YOUR INSTRUCTIONS —
Up to and including the line that contains "a curved point.", write out each line of the material from its first line, exactly.

* Start DATA *

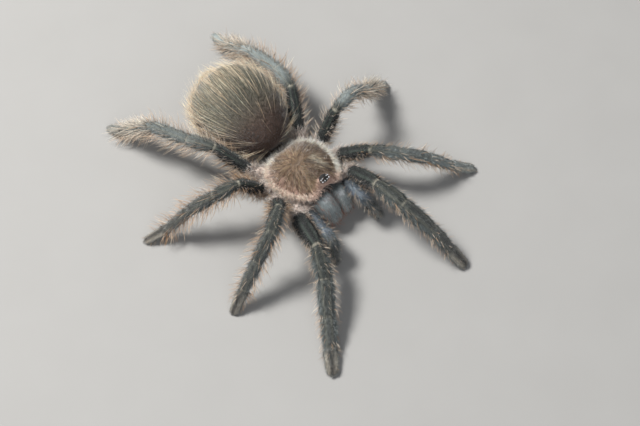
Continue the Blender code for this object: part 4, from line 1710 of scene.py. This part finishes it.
@dataclass(frozen=True)
class Jaw:
    """One chelicera with its fang: a swollen tube that bends down from under the shield, and a curved point.

    Attributes:
        side: left or right.
        start: the y and z of its root.
        length, slope, bend: of its middle line.
        half_widths, half_depth: of its thickest oval. The right jaw covers part of the left one.
        root_girth, full_run, taper: how it swells from the root and narrows to the fang.
        slit: half of the gap between the two jaws' flat inner sides.
        slit_left, swing: how far to the animal's left the gap lies, and how much further at the end.
        hidden: how far its root runs on under the shield's edge.
        root_shade: the share of its length at which the painted shade at its root, under the shield's edge,
            ends.
        coat: the depth of its coat.
        fang_out: the fang's distance from the middle plane.
        fang_length, fang_radius, fang_slope, fang_bend: of the fang.
    """

    side: Side
    start: Pair = (-8.0 * MM, 7.75 * MM)
    length: float = 6.6 * MM
    slope: float = -24.0
    bend: float = -68.0
    half_widths: dict[Side, float] = field(
        default_factory=lambda: {Side.LEFT: 2.1 * MM, Side.RIGHT: 2.8 * MM}
    )
    half_depth: float = 3.05 * MM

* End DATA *

CORRECT RESPONSE —
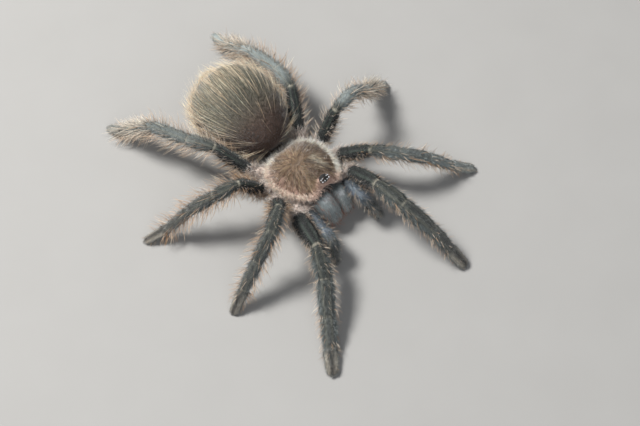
Continue the Blender code for this object: part 4, from line 1710 of scene.py. This part finishes it.
@dataclass(frozen=True)
class Jaw:
    """One chelicera with its fang: a swollen tube that bends down from under the shield, and a curved point.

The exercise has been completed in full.